PS-Teens • Ages 13–17
Original Sin Unpacked
What did Adam actually pass down to us? The answer is more hopeful than you think.
🎯 The Big Idea
You are not born guilty of Adam’s sin. You are born into Adam’s broken world. And Jesus’ grace is bigger than anything Adam broke.
💬 The Question Nobody Asks Out Loud
If you’ve been in church long enough, you’ve probably heard something like this: “We’re all sinners because of Adam.” Maybe a teacher said it. Maybe you read it in a devotional. And maybe, in the back of your mind, you thought: “Wait… how is that fair? I didn’t eat the fruit. Why am I in trouble for something that happened thousands of years ago?”
That’s a legitimate question. And the Bible has an answer that’s more nuanced than most people realize.
🔍 Breaking Down Romans 5:12
📖 The Text (ESV)
“Therefore, just as sin came into the world through one man, and death through sin, and so death spread to all men because all sinned—” — Romans 5:12
Greek: εφ' ῷ πάντες ἥμαρτον (eph’ hō pantes hēmarton) — “because all sinned”
Look at this carefully. Paul says three things happened:
- Sin entered the world through Adam — sin became part of the human experience
- Death came through sin — mortality became universal
- Death spread to all because all sinned — each person dies because each person also sins
Notice: Paul says death spread, not guilt. There’s a huge difference. It’s like the difference between inheriting your parents’ debt vs. inheriting a house in a bad neighborhood. You didn’t cause the neighborhood to be rough, but you live there and it affects you.
🧠 Two Views: Where Christians Disagree
Augustinian View
Adam’s guilt is inherited. Every human is born guilty and deserving of punishment. This became dominant in Western Christianity after the 4th century.
Eastern/Biblical View
Adam’s mortality and broken nature are inherited, but guilt is personal. You become guilty when you sin. This aligns with Ezekiel 18:20 and the Greek text of Romans 5:12.
📖 Supporting Text (ESV)
“The soul who sins shall die. The son shall not suffer for the iniquity of the father.” — Ezekiel 18:20
💡 Why This Matters for Your Life
This isn’t just dusty theology. Understanding original sin correctly changes how you see yourself and God:
- You are not broken beyond repair. You’re born into a broken world, but you’re not defective.
- Babies who die are not condemned. If guilt is personal, then those who never sinned are not guilty.
- Your sin is your responsibility — but so is your response to God’s grace.
- Jesus’ work is even more impressive — He didn’t just cancel inherited guilt; He defeated death itself and offers resurrection.

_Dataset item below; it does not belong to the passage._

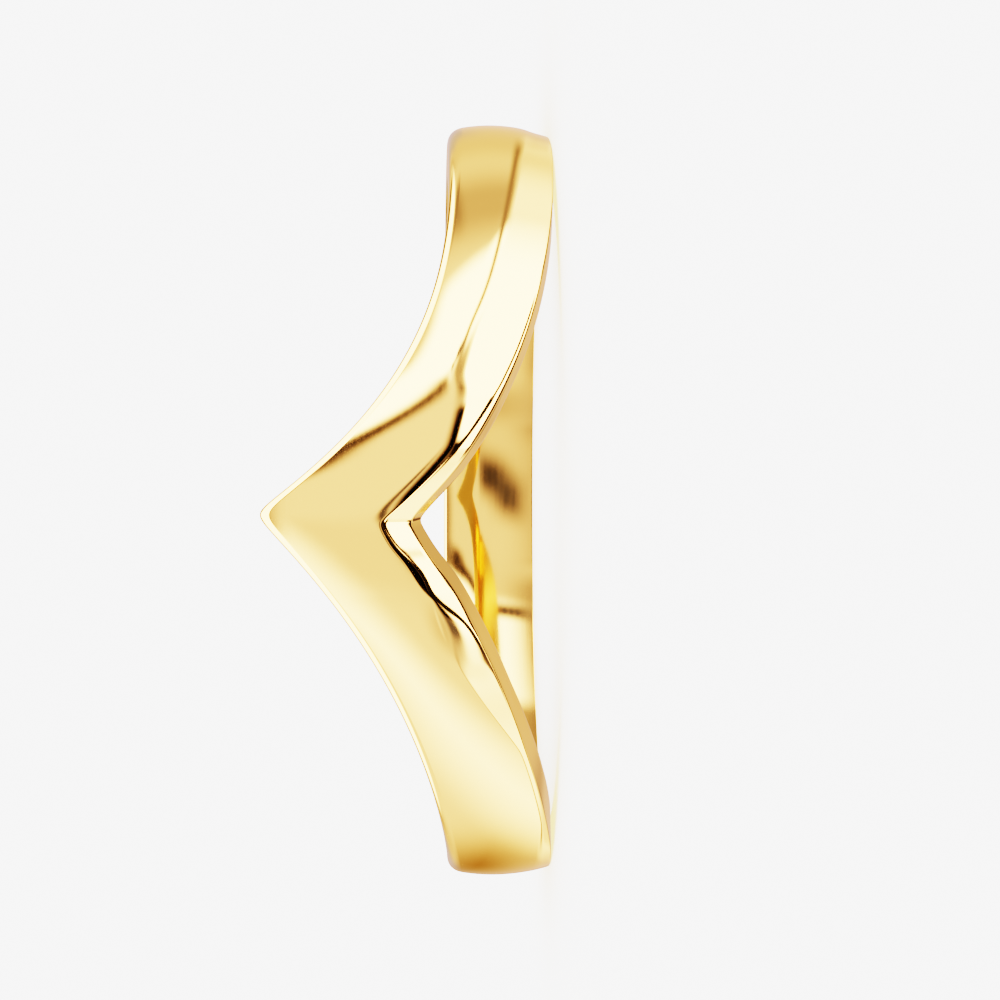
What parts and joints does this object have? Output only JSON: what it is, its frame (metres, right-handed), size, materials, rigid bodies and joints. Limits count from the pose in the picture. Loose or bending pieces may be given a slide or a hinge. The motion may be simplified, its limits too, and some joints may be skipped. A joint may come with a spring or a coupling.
{
  "type": "chevron ring",
  "caption": "Plain polished gold finger ring whose front sweeps up into a V point, with a ridge and facets below it.",
  "frame": {"origin": "on the finger axis, at the flat lower side of the plain band that the ring lies on", "axes": "+Z along the finger axis, towards the point of the V; the V faces -Y; +X across the V"},
  "size_m": [0.0204, 0.0204, 0.0072],
  "materials": {
    "polished_gold": "mirror polished yellow gold"
  },
  "bodies": {
    "root": {"chevron_band": "polished_gold"}
  },
  "joints": []
}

❤️ The Adam-Christ Parallel
Paul’s whole argument in Romans 5 builds to this: whatever Adam did, Jesus did more. The gift is “not like the trespass” (v.15) — it’s bigger.
📖 The Climax (ESV)
“Where sin increased, grace abounded all the more.” — Romans 5:20
🤔 Discussion Questions
- Before reading this, what did you believe about original sin? Has anything shifted?
- Does the idea that guilt is personal (not inherited) change how you see God? How?

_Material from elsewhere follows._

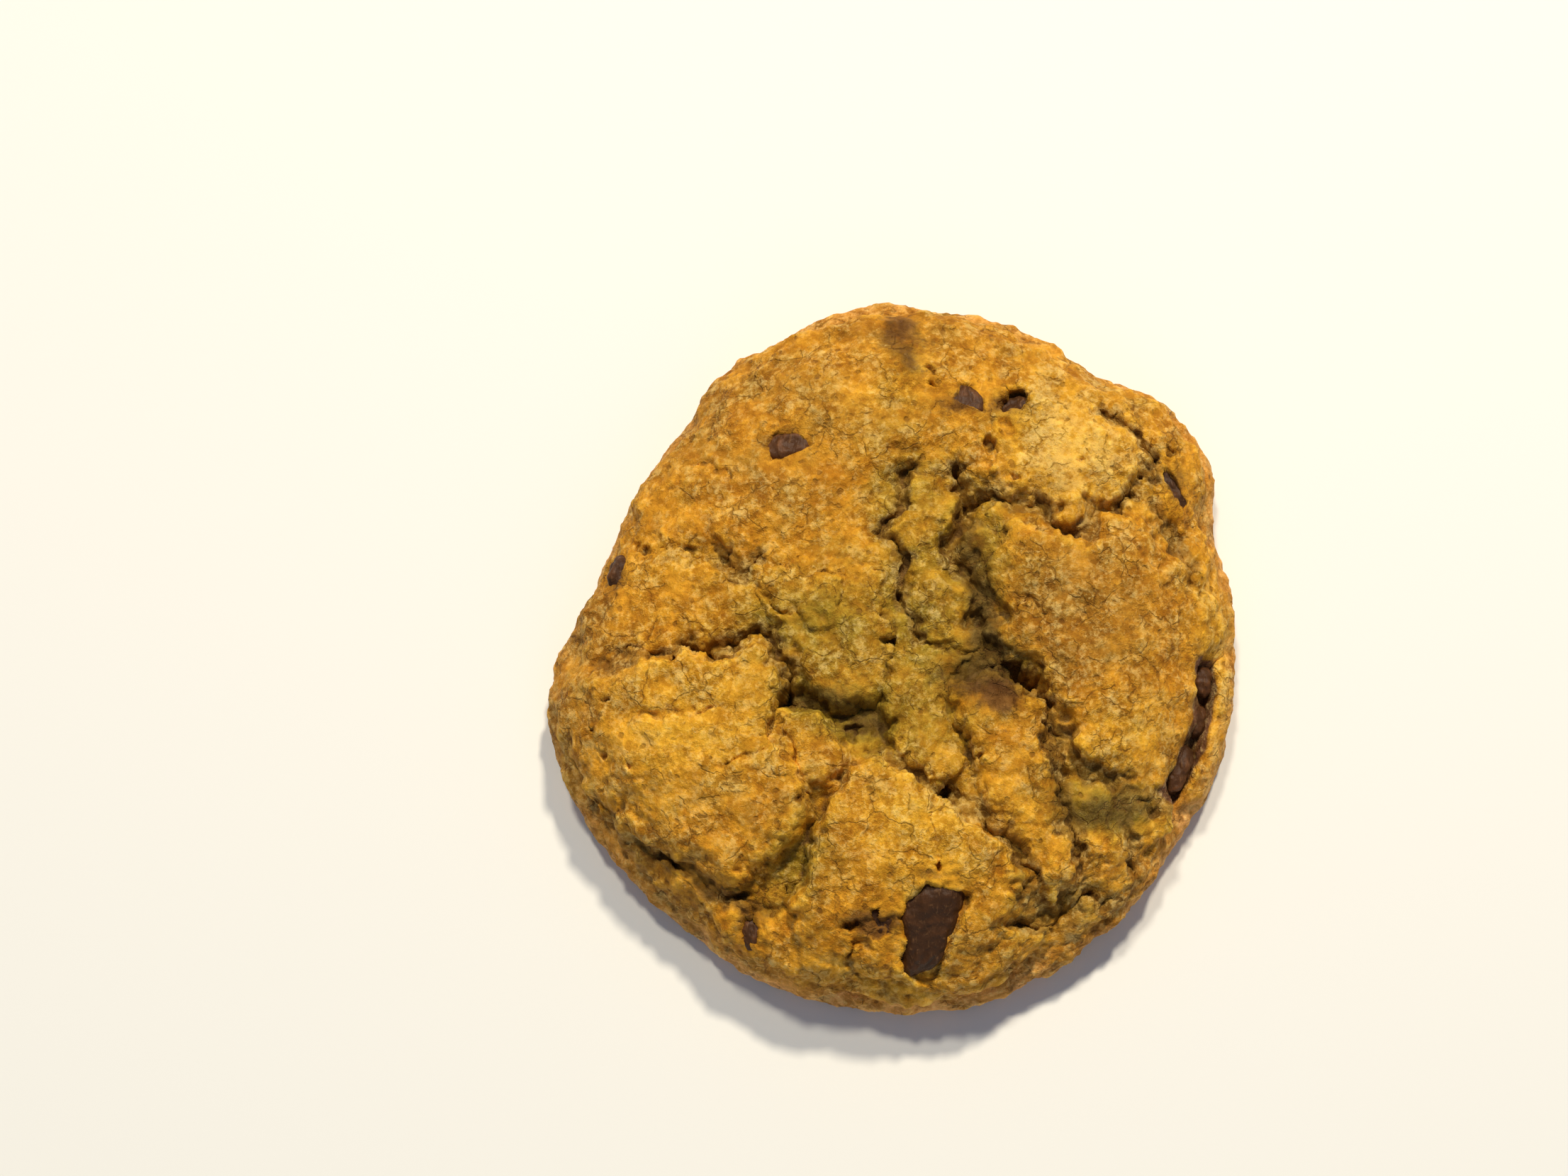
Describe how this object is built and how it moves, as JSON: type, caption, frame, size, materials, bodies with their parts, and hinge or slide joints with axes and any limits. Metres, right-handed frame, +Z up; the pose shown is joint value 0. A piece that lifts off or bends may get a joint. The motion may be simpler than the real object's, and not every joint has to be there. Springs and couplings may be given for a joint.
{
  "type": "chocolate chip cookie",
  "caption": "Round soft-baked cookie with a cracked golden crust, a spread base edge and melted chocolate chips showing in the top and rim.",
  "frame": {"origin": "middle of the flat underside, on the surface that the cookie lies on", "axes": "+Z up through the thickness, -Y towards the side with the large chip, +X to its right"},
  "size_m": [0.0771, 0.0816, 0.0171],
  "materials": {
    "dough": "matt baked dough crust, golden brown",
    "chocolate": "soft satin dark chocolate"
  },
  "bodies": {
    "root": {"cookie": "dough", "chip_front": "chocolate", "chip_front_left": "chocolate", "chip_far_left": "chocolate", "chip_back_middle": "chocolate", "chip_back_right": "chocolate", "chip_low_left": "chocolate", "chip_right_upper": "chocolate", "chip_right_middle": "chocolate", "chip_right_lower": "chocolate", "chip_right_back": "chocolate", "chip_left_upper": "chocolate"}
  },
  "joints": []
}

- If grace is bigger than sin (Romans 5:20), why do Christians sometimes act like sin is winning?
- How would you explain the Adam-Christ parallel to a friend who isn’t a Christian?
- What does it mean practically to “live in grace” rather than “live under the curse”?
🙏 Prayer
“God, thank You that Your grace is bigger than the mess. I didn’t choose to be born into a broken world, but I choose to accept the life You offer through Jesus. Help me not to live under shame or inherited guilt, but in the freedom that Romans 5 describes. Amen.”
Memory Verse
“Where sin increased, grace abounded all the more.”